If you’re a bookworm, don’t miss the Livraria Lello & Irmão, easily the most famous bookstore in Portugal and just a five-minute walk from São Bento Station. Try Porto’s local gastronomy by choosing lunch from one of the many fantastic restaurants. Climb up to the top of the Clérigos Tower for a bird’s-eye view of the city and snap a photo from the Dom Luís Bridge. And don’t forget to walk along the Ribeira, stopping now and then for a coffee, a drink, or a bite to eat.
When in Porto, drink port wine, and next-door neighbor Vila Nova da Gaia is perhaps the best place in the entire country to try this local favorite sweet wine. The local cellars offer tours and tastings, usually lasting somewhere between one and two hours. After whetting your appetite with port, it will be a good time for dinner, and there many restaurants serving traditional Portuguese dishes.
Day 5: Explore somewhere new
From Porto, there are many unique towns where you can plan a day trip.
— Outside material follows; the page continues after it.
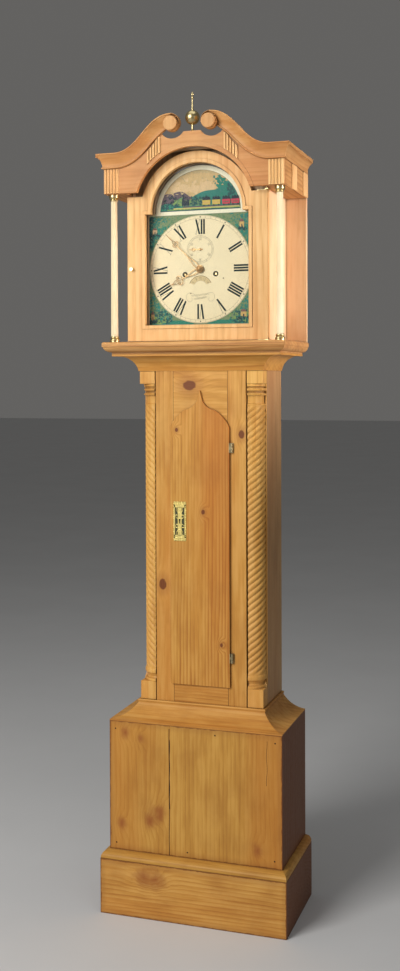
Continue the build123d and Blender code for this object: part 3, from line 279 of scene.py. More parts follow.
def metal(name, bright, dull, rough, amount=0.35, scale=35.0, metallic=1.0, bump=0.1):
    """Worn metal: tarnish in patches, fine scratches, uneven polish."""
    g = Graph(name)
    patch = g.noise(g.coords, scale, 5, 0.65)
    speck = g.noise(g.coords, scale * 14, 3, 0.7)
    tarnish = g.times(g.remap(patch, 0.38, 0.72), amount)
    colour = g.mix(tarnish, bright, dull)
    colour = g.mix(g.times(g.remap(speck, 0.55, 0.8), amount), colour, dull)
    g.base(Base_Color=colour, Roughness=g.plus(rough, g.times(patch, 0.22)), Metallic=metallic)
    g.bump(g.plus(patch, g.times(speck, 0.35)), bump, 0.0004)
    return g.material


def glass():
    """Old window glass, slightly wavy and nearly clear."""
    g = Graph("old_glass")
    smear = g.noise(g.stretch((1, 1, 0.4)), 12, 3, 0.5)
    g.base(Base_Color=g.mix(smear, (0.30, 0.36, 0.34), (0.40, 0.44, 0.42)))
    g.base(Roughness=g.plus(0.10, g.times(smear, 0.12)), Alpha=0.02, Specular_IOR_Level=0.06)
    g.bump(smear, 0.02, 0.001)
    return g.material


def finish_with(material, names):
    """Give CAD nodes, named in one string, a material in all their slots."""
    for name in names.split():
        mesh = NODES[name].data
        if not mesh.materials:
            mesh.materials.append(material)
        for i in range(len(mesh.materials)):
            mesh.materials[i] = material


# ---- wood and metal finishes
HONEY = ((0.74, 0.42, 0.12), (0.60, 0.30, 0.065), (0.36, 0.14, 0.03))
PEACH = ((0.71, 0.41, 0.16), (0.59, 0.30, 0.10), (0.36, 0.145, 0.044))
PALE = ((0.90, 0.60, 0.28), (0.82, 0.49, 0.195), (0.56, 0.27, 0.085))
DOOR = ((0.70, 0.39, 0.105), (0.58, 0.285, 0.058), (0.35, 0.13, 0.028))
OCHRE = ((0.66, 0.37, 0.09), (0.54, 0.275, 0.055), (0.33, 0.135, 0.028))
RUSSET = ((0.66, 0.43, 0.20), (0.54, 0.33, 0.14), (0.34, 0.17, 0.07))
# lighter copy of the hood pine: painted light on the hood sides and ears, where they catch the light
LIT_SIDE_PINE = ((0.94, 0.70, 0.44), (0.88, 0.61, 0.35), (0.66, 0.40, 0.19))
CORNER = ((0.84, 0.53, 0.17), (0.72, 0.40, 0.10), (0.46, 0.20, 0.045))
BLEACHED = ((0.92, 0.82, 0.58), (0.86, 0.72, 0.45), (0.62, 0.44, 0.22))
RAW = ((0.50, 0.37, 0.22), (0.40, 0.28, 0.15), (0.25, 0.16, 0.08))
BASE_HALF, BASE_FOOT, BASE_HEAD = 0.2475, 0.171, 0.5298
SKIRT_HALF, SKIRT_HEAD = 0.2654, 0.1517


def front_knots(face_depth, spots):
    """Knot centres on a front face, from x, z and radius in millimetres."""
    y = at_depth(face_depth)
    return [(x * MM, y, z * MM, radius * MM) for x, z, radius in spots]


BASE_KNOTS = front_knots(
    266, [(-200, 499, 11), (-155, 486, 9), (-100, 286, 15), (-130, 258, 13), (-212, 244, 12), (178, 215, 12)]
)
SKIRT_KNOTS = front_knots(294, [(-138, 114, 19), (-105, 112, 16)])
RAIL_KNOTS = front_knots(201, [(-31, 1462, 16)])
TRUNK_KNOTS = front_knots(201, [(-112, 905, 13), (119, 1327, 10)]) + RAIL_KNOTS
DOOR_KNOTS = front_knots(209, [(10, 1112, 6), (62, 747, 5), (-67, 1338, 5)])

# name, colours, seed, heart line, CAD nodes, and what differs from a plain upright board
WOODS = (
    ("pine_base", OCHRE, 1.3, (-0.06, 0.10), "base_boards", {
        "knots": BASE_KNOTS, "soft": True, "depth": 0.2,
        "side": BASE_HALF, "edges": (BASE_HALF, BASE_FOOT, BASE_HEAD),
    }),
    ("pine_skirt", HONEY, 2.1, (0.05, 0.09), "skirt_boards", {
        "knots": SKIRT_KNOTS, "soft": True, "grain": "X",
        "side": SKIRT_HALF, "edges": (SKIRT_HALF, 0.0, SKIRT_HEAD),
    }),
    ("pine_base_trim", OCHRE, 3.7, (0.3, 0.1), "skirt_moulding", {"grain": "X"}),
    ("pine_waist", HONEY, 3.9, (0.3, 0.1), "waist_moulding", {"grain": "X"}),
    ("pine_trunk", HONEY, 4.4, (0.02, 0.12), "trunk_face_frame", {"knots": TRUNK_KNOTS}),
    ("pine_door", DOOR, 5.2, (0.055, 0.10), "trunk_door", {
        "knots": DOOR_KNOTS, "rings": 120, "red": 0.7, "depth": 0.7,
    }),
    ("pine_sides", RUSSET, 6.1, (0.25, 0.08), "trunk_side_boards", {}),
    ("pine_throat", HONEY, 7.9, (1.6, 0.1), "throat_moulding", {"grain": "X"}),
    ("pine_corner", CORNER, 8.3, (0.2, 0.15), "quarter_columns", {"rings": 60, "depth": 0.25}),
    ("pine_hood_rails", PEACH, 9.2, (1.9, 0.1),
     "hood_base_moulding hood_frieze_board arch_moulding swan_necks", {"grain": "X"}),
    ("pine_hood", PEACH, 10.6, (0.1, 0.14), "scroll_discs", {}),
    ("pine_hood_pale", PALE, 14.6, (0.1, 0.14), "hood_door_frame hood_door_bead reeded_blocks",
     {"rings": 60, "depth": 0.28}),
    # painted light: hood side boards and ears in a lighter copy of the hood pine
    ("pine_lit_hood_sides", LIT_SIDE_PINE, 17.3, (0.1, 0.14), "hood_side_boards backboard_ears", {"rings": 60, "depth": 0.2}),
    ("bleached_columns", BLEACHED, 15.2, (0.4, 0.1), "hood_columns", {"rings": 120, "red": 0.1}),
    ("pine_hood_sides", PEACH, 11.5, (1.9, 0.1), "side_cornices frieze_side_boards", {"grain": "Y"}),
    ("raw_pine", RAW, 12.8, (0.02, 0.1), "backboard dial_mask", {"red": 0.1}),
    ("raw_boards", RAW, 13.4, (0.02, 0.1), "base_floor_board seat_board hood_roof_board", {"grain": "X"}),
)
for name, colours, seed, heart, nodes, options in WOODS:
    finish_with(wood(name, *colours, heart=heart, seed=seed, **options), nodes)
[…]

Which should you choose? Take your pick! Braga, known as one of Portugal’s most spiritual towns (perhaps tied with Fátima), is covered in beautifully aged churches and monasteries. Aveiro is known as the “Venice of Portugal” and, as its nickname hints, it’s intersected with canals filled with long, colorful, gondola-like boats. Viana do Castelo is another charming town filled with palaces and monasteries, and then there is the Douro Valley, where the vineyards and rolling green hills entice travelers looking to wind down their trip at a slower pace.